When Anne first comes to the annex, she can't stop thinking about Peter Schiff, a boy that she spent a lot of time with one summer before he decided Anne was too young for him. Still, Anne is convinced it is true love and that they will someday be together. Anne writes, 'I love Peter as I've never loved anyone, and I tell myself he's only going around with all those other girls to hide his feelings for me.'

Anne doesn't think twice about Peter van Daan, the sixteen-year-old boy that moves into the annex with his parents. Anne sums him up as '…a shy, awkward boy whose company won't amount to much.' At times it seems as though she doesn't even like him, referring to him as a lazy, obnoxious dope.

She feels sorry for him because his parents argue constantly, and they have a propensity towards physical and emotional abuse towards Peter, but his hypersensitivity and constant complaints about health issues are irritating.

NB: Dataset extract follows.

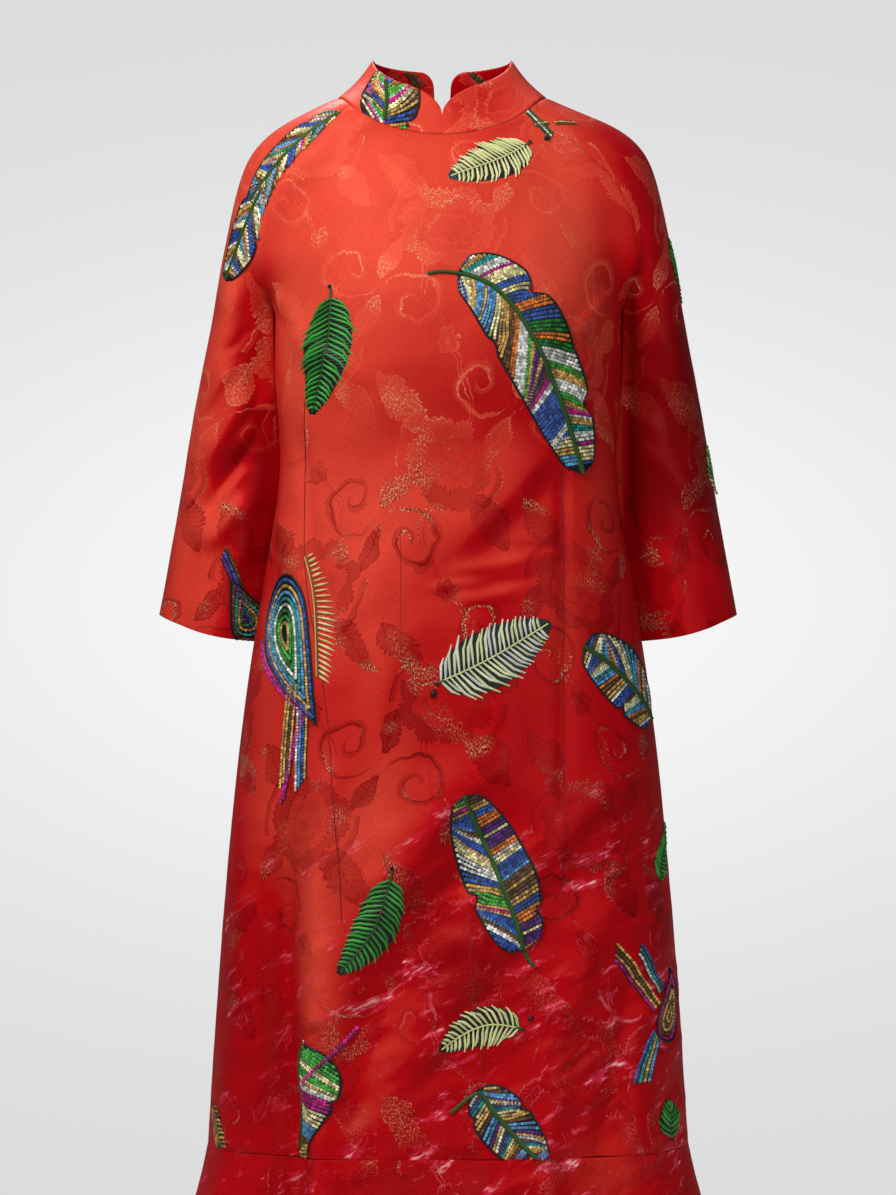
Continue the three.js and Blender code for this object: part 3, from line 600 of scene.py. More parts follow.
# A smooth fine grid through a coarse one, which keeps its side edges' corner at one row. Gives the fine rows,
# and the fine row and column that fall on that corner and on the middle.
def fineGrid(rows, cornerRow=None):
    rowAt, columnAt = stations(rows, 0), stations(rows, 1)

    def spread(grid, at):
        weights = naturalSpline(np.arange(len(grid)), np.eye(len(grid)))(at)
        return np.einsum("ri,ick->rck", weights, grid)

    across = spread(rows.swapaxes(0, 1), columnAt).swapaxes(0, 1)
    fine = spread(across, rowAt)
    if cornerRow:
        upper = rowAt <= cornerRow
        split = np.concatenate([spread(across[:cornerRow + 1], rowAt[upper]),
                                spread(across[cornerRow:], rowAt[~upper] - cornerRow)])
        middle = (rows.shape[1] - 1) / 2
        edge = smoothstep(np.abs(columnAt - middle) / middle, weave["cornerFrom"], 1)[None, :, None]
        fine = mix(fine, split, edge)
    zeroRow = int(np.argmin(np.abs(rowAt - cornerRow))) if cornerRow else 0
    return fine, zeroRow, len(columnAt) // 2


def normalsOf(p, facing):
    return unit(np.cross(np.gradient(p, axis=1), np.gradient(p, axis=0))) * facing


# The flat cut of a piece: its greatest width and length, and its area, in metres.
def cutSize(p):
    across, down = walked(p)
    crossed = np.cross(p[1:, 1:] - p[:-1, :-1], p[1:, :-1] - p[:-1, 1:])
    area = np.linalg.norm(crossed, axis=-1).sum() / 2
    return float(across.max()) * 0.001, float(down.max()) * 0.001, float(area) * 1e-6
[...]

Over time, Anne learns to tolerate him, but still, she doesn't like him. Peter starts to think of Anne like a sister, but Anne doesn't feel the same way. Peter is shy and hard to get to know, so it appears they have nothing in common.

Finding Common Ground

When Anne discovers that Peter likes to dress up as much as she does, she develops a fondness for his sense of humor. Anne writes, 'One evening we made our appearance, with Peter in one of his mother's skin-tight dresses and me in his suit. He wore a hat; I had a cap on. The grown-ups split their sides laughing, and we enjoyed ourselves every bit as much.'

When Anne's loneliness becomes almost more than she can bear, she realizes that she needs to form a relationship with Peter. Anne begins to find excuses to hang out in Peter's room. Anne's feelings for Peter begin to grow, and she suspects that his are growing, also, but Peter's shyness means that admitting their feelings is going to be a slow process. Patience is not one of Anne's greatest qualities, but the two become very close friends who talk about everything, even sex, without feeling uncomfortable.

Peter admires that Anne is '…never at a loss for words: you say exactly what you want to say and aren't in the least bit shy.' Anne admires that Peter is willing to humble himself for the sake of peace, even when he knows he's right.

In Anne's mind, 'Peter Schiff and Peter van Daan have melted into one Peter, who's good and kind and whom I long for desperately.' This passage leaves the reader wondering if it is Peter van Daan that Anne cares about, or if she needs a surrogate for the person she really wants to be with.